Why did you block off the vent 100% with tape? I know the answer might be "to keep out the hot air", but I found on my car that the top vent was open all the time when I got the car and was forcing air continually thru the duct work. According to the vacuum schematic for our cars, the top vent is supposed to be CLOSED with the control in the "OFF" position preventing fresh air from entering. When I removed the top vent actuator I found a small vacuum line pinched under the mounting bracket that was preventing the actuator from working. It had been installed that way from the factory! I replaced the small piece and the actuator and door work as designed now. Might want to investigate. You cannot see the small line unless you remove the actuator and door.
Also, that gasket at the top of the firewall is really important, if it's missing on your car the engine compartment air will really contaminate the fresh air seeping into the car around the wiper area and fresh air door.
Bill
 
One of the ways you can control the engine heat going into the vent is by making sure that the rubber seal on the back of the hood is good.

Another area this is supposed to introduce a lot of hot air into the system is the area where the heater hoses go up to the heater core. I haven't had a chance to do it but have been told that it can be sealed up prtetty well with gasket material glued into place.
 
I had some electrical putty that they use around the cable entrance to the service box and used it to seal the heater pipes on mine last week. I was really getting alot of exhaust in the car thru the unsealed air conditioner pipes where they enter the heater/air cond box. Man what a difference when I sealed those up.

I made a deflector shield out of aluminium positioned in front of the heater box. Therory is to move the air past the manifold and out of the car. It made a very big difference by not getting the heater box as hot. I could actually put my hand on it, after a similar ride without the shield it was 240 deg!! Truthfully though, I can't say it was due to air movement or just the fact that the 550 deg manifold was shielded from the heater box. The back of the AL shield was really hot. Aluminium transfers heat really well.

I did remove the right hand splash guard behind the front of the rocker panel and behind the front wheel. I was thinking it might increase the area where the air could flow out of the car. It opens it up big time to the outside world but it's hard to tell if it's making a difference yet. Maybe this weekend I'll go for a longer ride but it's easy to try, 4 bolts and it's out.

Bob, how's you paint job coming along? Same color?

Bill
 
Bill75 said:
Bob, how's you paint job coming along? Same color?

Thanks for asking Bill. Dropped it off at Paintdaddy's last Sunday. Same color. I like the blue and it's cheaper since the door jambs, etc. don't have to be painted.
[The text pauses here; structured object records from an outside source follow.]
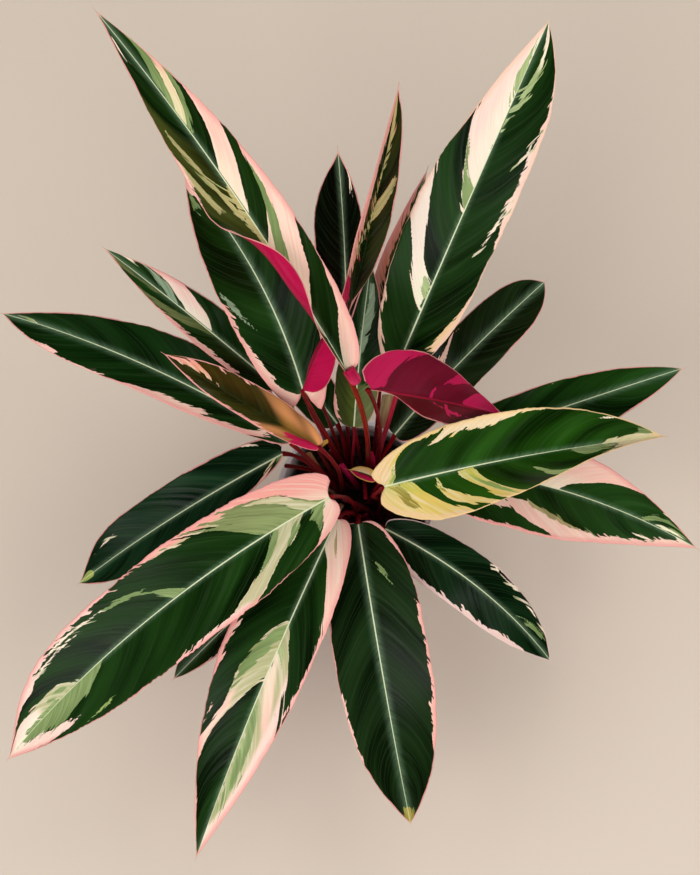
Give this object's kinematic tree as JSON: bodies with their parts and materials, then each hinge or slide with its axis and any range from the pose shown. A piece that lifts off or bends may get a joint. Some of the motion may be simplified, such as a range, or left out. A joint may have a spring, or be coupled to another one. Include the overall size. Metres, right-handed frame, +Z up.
{
  "type": "potted stromanthe triostar",
  "caption": "Potted foliage plant: long pointed leaves in green, cream and pink with magenta undersides on red stalks, in a plain white round pot with soil.",
  "frame": {"origin": "middle of the pot's flat underside, where it stands on the table", "axes": "+Z up along the pot's axis; +X to the right and +Y to the top of the view from above"},
  "size_m": [0.5382, 0.5813, 0.4323],
  "materials": {
    "pot": "satin white plastic",
    "soil": "rough crumbly potting mix, with the density of light bark and peat",
    "stalks": "satin dark red living stalk",
    "leaf": "glossy living leaf, green with cream and pink sectors",
    "leaf_underside": "satin living leaf seen from its magenta underside",
    "dry_sheath": "dry papery sheath"
  },
  "bodies": {
    "root": {"pot": "pot", "soil": "soil", "shoot_north": "stalks", "shoot_east_north": "stalks", "shoot_west": "stalks", "shoot_east": "stalks", "shoot_south": "stalks", "blade_01": "leaf", "blade_02": "leaf", "blade_03": "leaf", "blade_04": "leaf", "blade_05": "leaf", "blade_06": "leaf", "blade_07": "leaf", "blade_08": "leaf", "blade_09": "leaf", "blade_10": "leaf", "blade_11": "leaf", "blade_12": "leaf", "blade_13": "leaf", "blade_14": "leaf", "blade_15": "leaf_underside", "blade_16": "leaf", "blade_17": "leaf", "blade_18": "leaf", "blade_19": "leaf", "blade_20": "leaf", "blade_21": "leaf", "blade_22": "leaf_underside", "blade_23": "leaf", "blade_24": "leaf", "sheath_1": "dry_sheath", "sheath_2": "dry_sheath", "sheath_3": "dry_sheath"}
  },
  "joints": []
}
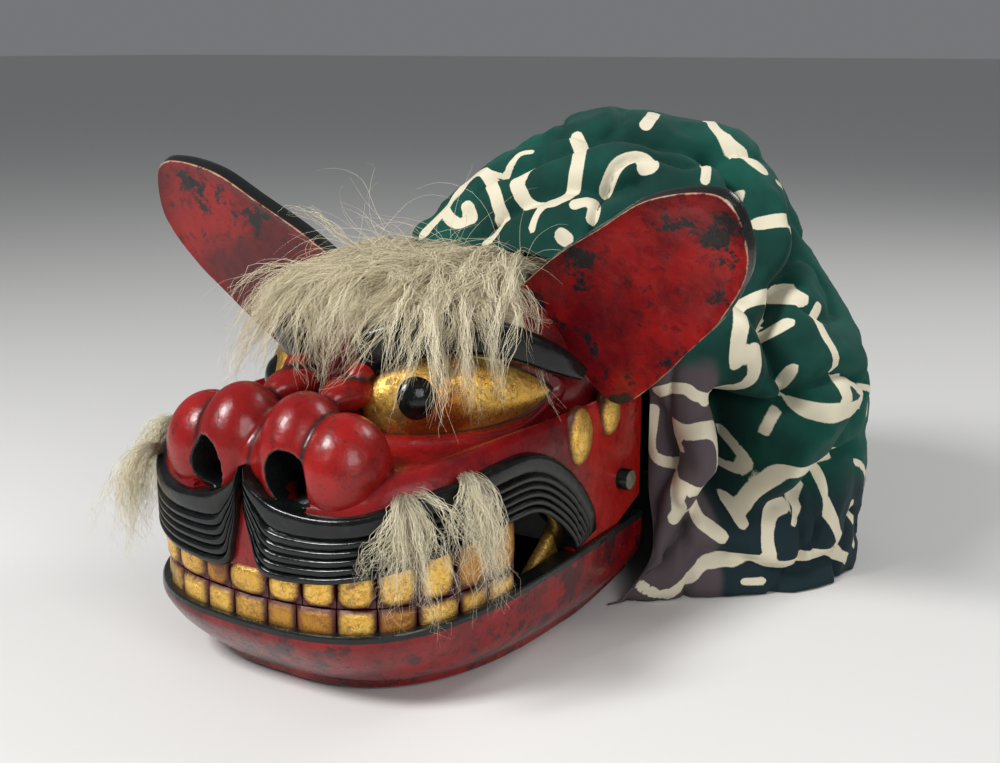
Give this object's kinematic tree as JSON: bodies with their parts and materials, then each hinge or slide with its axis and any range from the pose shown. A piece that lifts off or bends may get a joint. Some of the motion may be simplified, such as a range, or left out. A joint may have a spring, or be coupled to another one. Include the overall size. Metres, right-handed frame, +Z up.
{
  "type": "lion dance mask",
  "caption": "Carved, lacquered wooden lion head mask with hinged lower jaw, upright ears, horsehair forelock and whiskers, and a printed cotton body cloth bundled behind it.",
  "frame": {"origin": "on the flat underside of the lower jaw, midway between its sides", "axes": "+Z up, -Y the way the lion faces, +X the lion's left side"},
  "size_m": [0.5022, 0.5619, 0.3527],
  "materials": {
    "head": "red lacquer over carved wood, with gold and black details, glossy and worn",
    "lower_jaw": "red lacquer over carved wood, gilded teeth",
    "peg": "black lacquer",
    "ear": "red lacquer in front, black at the back, worn",
    "hair": "loose pale horsehair",
    "cloth": "dyed cotton with a white arabesque print, creased"
  },
  "bodies": {
    "head": {"head": "head", "ear_left": "ear", "ear_right": "ear", "pivot_peg_left": "peg", "pivot_peg_right": "peg", "forelock": "hair", "whiskers_front_left": "hair", "whiskers_rear_left": "hair", "whiskers_front_right": "hair", "whiskers_rear_right": "hair", "body_cloth": "cloth"},
    "jaw": {"lower_jaw": "lower_jaw"}
  },
  "joints": [
    {"name": "jaw", "type": "hinge", "parent": "head", "child": "jaw", "pos_m": [0, 0.104, 0.096], "axis": [1, 0, 0], "range_deg": [0, 18]}
  ]
}
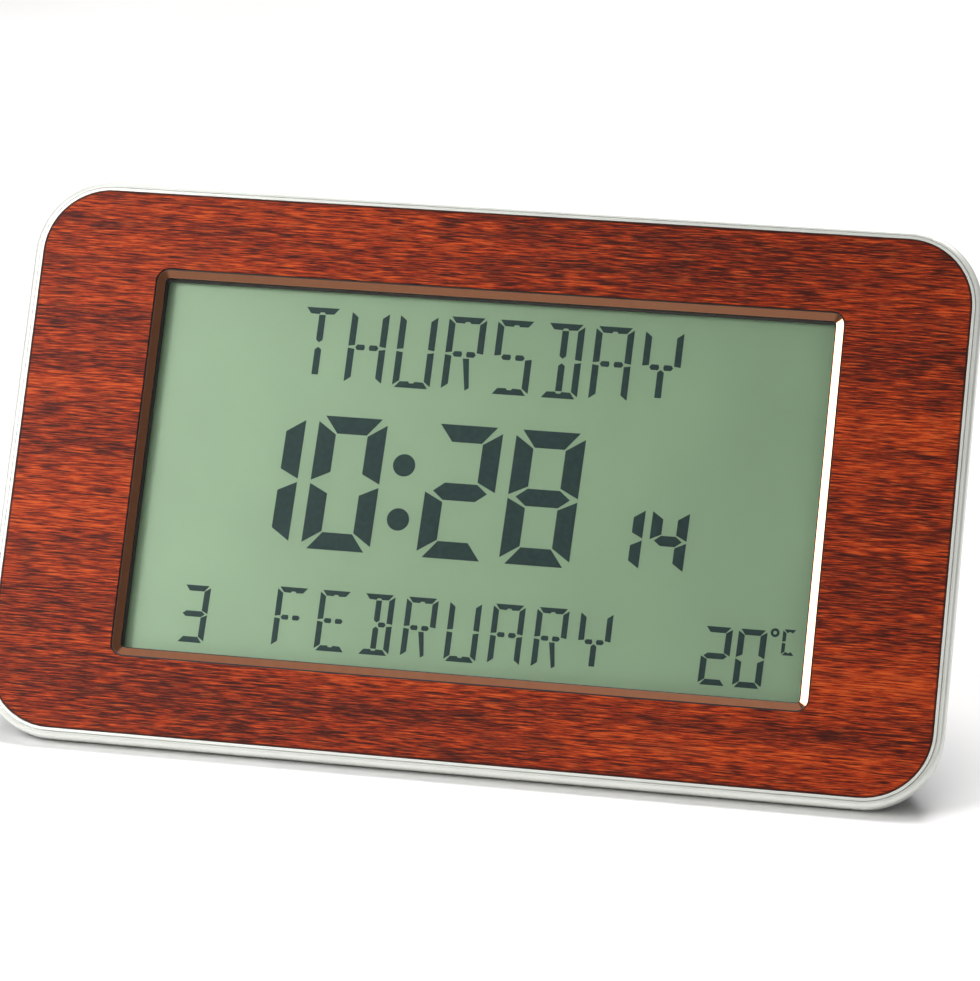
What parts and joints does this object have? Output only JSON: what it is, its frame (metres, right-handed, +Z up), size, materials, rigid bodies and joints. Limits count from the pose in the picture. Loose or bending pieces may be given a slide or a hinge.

I'm going back and forth on a couple of Viper style parallel racing stripes. Today I think so. Ask me again tomorrow.
 
Yeah - this was a spur of the moment thing

Bill75 said:
Wayne,

Why did you block off the vent 100% with tape? I know the answer might be "to keep out the hot air", but I found on my car that the top vent was open all the time when I got the car and was forcing air continually thru the duct work.

Also, that gasket at the top of the firewall is really important, if it's missing on your car the engine compartment air will really contaminate the fresh air seeping into the car around the wiper area and fresh air door.
Bill

Yeah, I know that door is open for some reason - whether malfunctioning from the mechanism or just bad seals. I've always know the lack of a rear gasket was the main motive force for the flood of 150+ degree air coming into the cabin. I had never removed the mech and will try it soon.

Now I don't have the problem with the hose introduction areas like you and Bob mentioned, although when I swap the current hose for the flexible metal line I'll double check.

I know a lot of my problem will end when I make the cowl air system (which mainly includes a rear hood seal the previous owners deleted.)
 
Puzzled even more!

This heat coming thru the AC vents is really frustrating. I finally got the time and courage to remove the heat/ac box and the heater core expecting to find the gasket bad on the temp door. I even ordered a new one (that didn't even come close to being right) but the gasket was perfect. My hand is holding the box right where it bolts to the firewall and that open duct is the passageway to the A/C condenser. The door to the right is the acess to the heater core, when the temp indicator is moved, the door starts to open and allows air to pass thru the core to the other duct and closes off the A/C duct (I think that's right :crazy )
Anyway, there has to be a slight amount of air somehow getting into the condensor box allowing enough air movement to gradually pass thru the A/C ductwork. As the box heats up the air inside gets hotter. Just a guess. Maybe up thru the condensate drain??????
 
when i had this apart on my 73 to replace the core, i took the pin out and installed a small rubber O-ring between the assy....i had a rattle when i bought it, and while i was working on the housing out of the car , i noticed where the rattle came from within at the door ..this stopped it completely and didnt hamper the operation of the door...i wish i had taken pics of it so i could show it here like you have...nice work...ironic thing i had happen , in my effort to battle the heat in the car,i made it really sound proof! my flowmasters made it hard to hear the radio , let alone the passenger...now its a nice low rumble compared to the roar i had inside at speed..and the rattles are gone..still gets hot , just takes longer to work its way thru the layers... Chas
Bill75 said:
This heat coming thru the AC vents is really frustrating. I finally got the time and courage to remove the heat/ac box and the heater core expecting to find the gasket bad on the temp door. I even ordered a new one (that didn't even come close to being right) but the gasket was perfect. My hand is holding the box right where it bolts to the firewall and that open duct is the passageway to the A/C condenser. The door to the right is the acess to the heater core, when the temp indicator is moved, the door starts to open and allows air to pass thru the core to the other duct and closes off the A/C duct (I think that's right :crazy )
Anyway, there has to be a slight amount of air somehow getting into the condensor box allowing enough air movement to gradually pass thru the A/C ductwork. As the box heats up the air inside gets hotter. Just a guess. Maybe up thru the condensate drain??????
 
Hi Chas,
That's a good trick thanks, I'll check mine over while it's apart, man I'm not anxious to do this again! I put insulation on the floor of mine last year and it made mine quiter also.